Трудно сказать, кого именно имел в виду Вс. Рождественский под нервным и желчным литератором, так не любившим Грина, но скорее всего им был Владислав Ходасевич, действительно отличавшийся такими чертами характера и оставивший свои очень живые воспоминания о Доме искусств, где есть всего одна фраза, посвященная Грину: "Его (Льва Лунца. – А. В.)соседом был Александр Грин, автор романтических повестей, мрачный, туберкулезный человек, ведший бесконечную и безнадежную борьбу с заправилами "Диска", не водивший знакомств почти ни с кем и, говорят, занимавшийся дрессировкой тараканов".

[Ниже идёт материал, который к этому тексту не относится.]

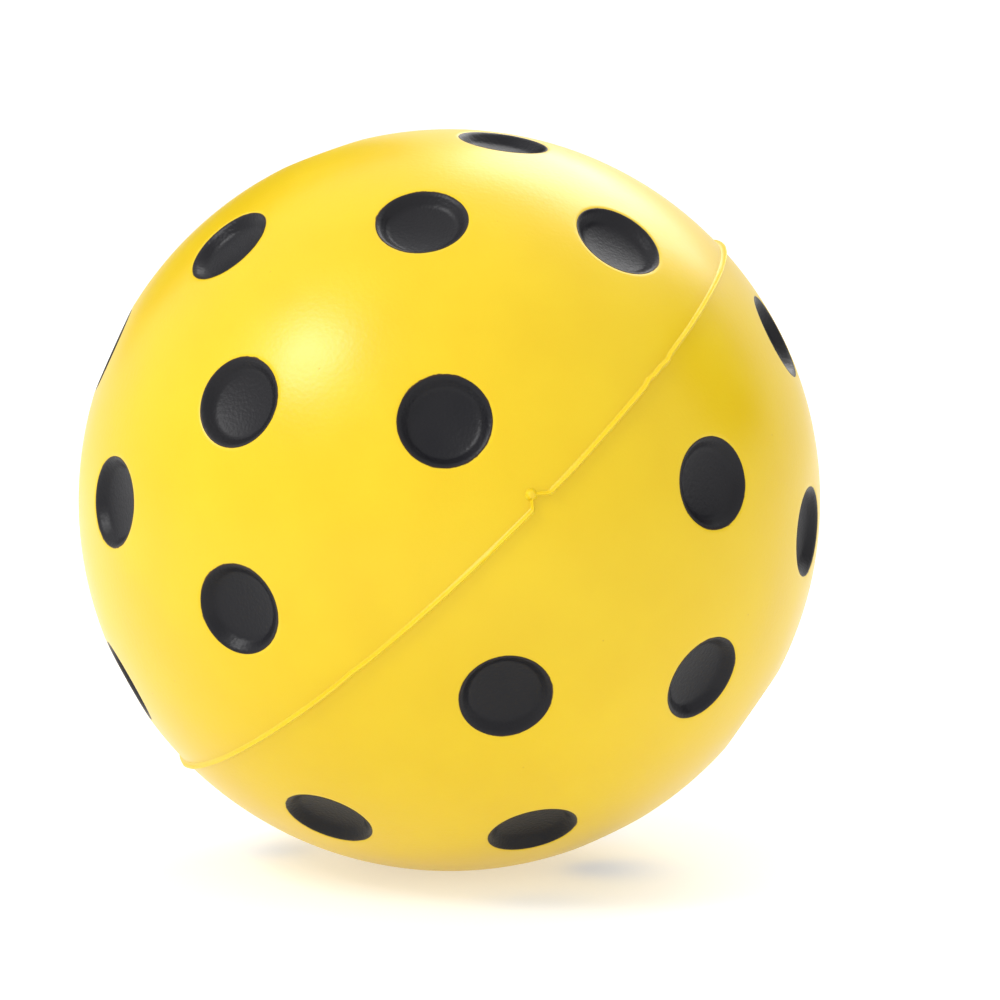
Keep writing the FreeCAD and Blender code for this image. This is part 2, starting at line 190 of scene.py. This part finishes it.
lip_centre, _, _ = dimple_centres()
mouth_turn = math.atan2(lip_centre.x, lip_centre.y)
land_edge = Vector((LAND_RADIUS, math.sqrt(BALL_RADIUS**2 - LAND_RADIUS**2)))
pocket_section = [land_edge] + dimple_section(
    0, mouth_turn, LIP_STEPS, CORNER_STEPS, FLOOR_STEPS)
pocket = spin_up("pocket", pocket_section, ROUND_STEPS)
close_middle(BALL_RADIUS - DIMPLE_DEPTH - pocket_section[-1].y)
bpy.ops.object.mode_set(mode="OBJECT")


def cut_half(name, outwards, ways):
    """Half a ball with a round hole where each dimple goes."""
    bpy.ops.object.select_all(action="DESELECT")
    bpy.ops.mesh.primitive_ico_sphere_add(subdivisions=7, radius=BALL_RADIUS)
    half = bpy.context.object
    half.name = name
    bpy.ops.object.mode_set(mode="EDIT")
    hole_height = math.sqrt(BALL_RADIUS**2 - HOLE_RADIUS**2)
    cuts = [(Vector(), -outwards)] + [(way * hole_height, way) for way in ways]
    for place, away in cuts:
        bpy.ops.mesh.select_all(action="SELECT")
        bpy.ops.mesh.bisect(plane_co=place, plane_no=away, clear_outer=True, threshold=1e-6)
    bpy.ops.object.mode_set(mode="OBJECT")
    return half


def sew_in_pockets(half, ways):
    """Joins a copy of the pocket to the half at each hole."""
    copies = []
    for way in ways:
        copy = bpy.data.objects.new("pocket_copy", pocket.data.copy())
        copy.matrix_world = way.to_track_quat("Z", "Y").to_matrix().to_4x4()
        bpy.context.collection.objects.link(copy)
        copies.append(copy)
    only(half)
    for copy in copies:
        copy.select_set(True)
    bpy.ops.object.join()
    bpy.ops.object.mode_set(mode="EDIT")
    bpy.ops.mesh.select_mode(type="EDGE")
    for way in ways:
        bpy.ops.mesh.select_all(action="DESELECT")
        shape = bmesh.from_edit_mesh(half.data)
        for edge in shape.edges:
            if edge.is_boundary:
                middle = (edge.verts[0].co + edge.verts[1].co) / 2
                if middle.dot(way) > 0 and middle.cross(way).length < HOLE_RADIUS + 0.0001:
                    edge.select_set(True)
        bmesh.update_edit_mesh(half.data)
        bpy.ops.mesh.bridge_edge_loops()
    tidy_mesh()
    bpy.ops.object.mode_set(mode="OBJECT")


def mark_paint_gap(piece, ways):
    """Keeps at every corner how far it is from the axis of the nearest dimple, in mm."""
    mesh = piece.data
    points = np.empty(len(mesh.vertices) * 3)
    mesh.vertices.foreach_get("co", points)
    points = points.reshape(-1, 3)
    nearest = np.full(len(points), 1.0)
    for way in ways:
        axis = np.array(way)
        along = points @ axis
        out = np.linalg.norm(points - np.outer(along, axis), axis=1)
        nearest = np.where(along > 0, np.minimum(nearest, out), nearest)
    kept = mesh.attributes.new("from_axis", "FLOAT", "POINT")
    kept.data.foreach_set("value", nearest * 1000)


def add_node(tree, kind, links=(), **values):
    """A node with its settings; a link is (socket to feed, socket that feeds it)."""
    node = tree.nodes.new(kind)
    for name, value in values.items():
        setattr(node, name, value)
    for socket, source in links:
        if isinstance(source, bpy.types.NodeSocket):
            tree.links.new(node.inputs[socket], source)
        else:
            node.inputs[socket].default_value = source
    return node


def add_map(tree, source, low, high, to_low=0.0, to_high=1.0, smooth=False):
    """Maps a number from one span to another and stops at its ends."""
    kind = "SMOOTHSTEP" if smooth else "LINEAR"
    node = add_node(tree, "ShaderNodeMapRange", interpolation_type=kind,
                    links=[("Value", source), ("From Min", low), ("From Max", high),
                           ("To Min", to_low), ("To Max", to_high)])
    return node.outputs["Result"]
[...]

Конфликтовал Грин не только с заправилами, но и с обслуживающим персоналом Дома. Одна из таких стычек изза неправильно используемого, по мнению женщины-завхоза, графина (он служил у Грина ночным горшком) привела к тому, что несдержанный Александр Степанович прилюдно обматерил заведующую хозяйством. История эта разнеслась по всему литературно-богоугодному заведению, и дело кончилось тем, что Корней Чуковский, у которого были свои счеты с Грином, нажаловался на скандалиста Горькому. Алексей Максимович возмутился и прислал своему протеже грубую записку с поучением, как надо себя вести. Грин закусил удила, ничего Горькому не ответил, и только Слонимский некоторое время спустя их помирил. Однако былой близости с Горьким у Грина больше не было, единственного своего заступника и покровителя он потерял, что больно отозвалось на его судьбе десять лет спустя.

Так входил в советскую литературу Александр Грин. А между тем этот нелюдимый и нелюбезный, конфликтный человек (тараканы пусть останутся на совести Ходасевича), "нелюдимый молчальник и самоотверженный мученик творческих идей", чем-то похожий своей неразделенной страстью к Алонкиной на влюбленного Кису Воробьянинова, именно в это время и в этом доме писал одну из самых поэтических книг русской литературы – феерию "Алые паруса", которая была навеяна любовью к Алонкиной.

"Сидя часами в своей совсем холодной комнате, изредка поглядывая в затянутое изморозью окно на унылый каменный двор, он писал в это время самую удивительную солнечную феерию "Алые паруса", и трудно было представить, что такой светлый, согретый любовью к людям цветок мог родиться здесь, в сумрачном, холодном и полуголодном Петрограде в зимних сумерках сурового 1920 года, и что выращен он человеком внешне угрюмым, неприветливым и как бы замкнутом в особом мире, куда ему не хотелось никого впускать", – вспоминал Вс. Рождественский.

На самом деле все очень логично: такую книгу, как "Алые паруса", только в таких условиях и такой человек и мог написать. Первоначально Грин хотел назвать новое произведение "Красные паруса", причем ничего революционного в этом названии не было: "Надо оговориться, что, любя красный цвет, я исключаю из моего цветного пристрастия его политическое, вернее – сектантское значение. Цвет вина, роз, зари, рубина, здоровых губ, крови и маленьких мандаринов, кожица которых так обольстительно пахнет острым летучим маслом, цвет этот – в многочисленных оттенках своих – всегда весел и точен. К нему не пристанут лживые или неопределенные толкования. Вызываемое им чувство радости сродни полному дыханию среди пышного сада".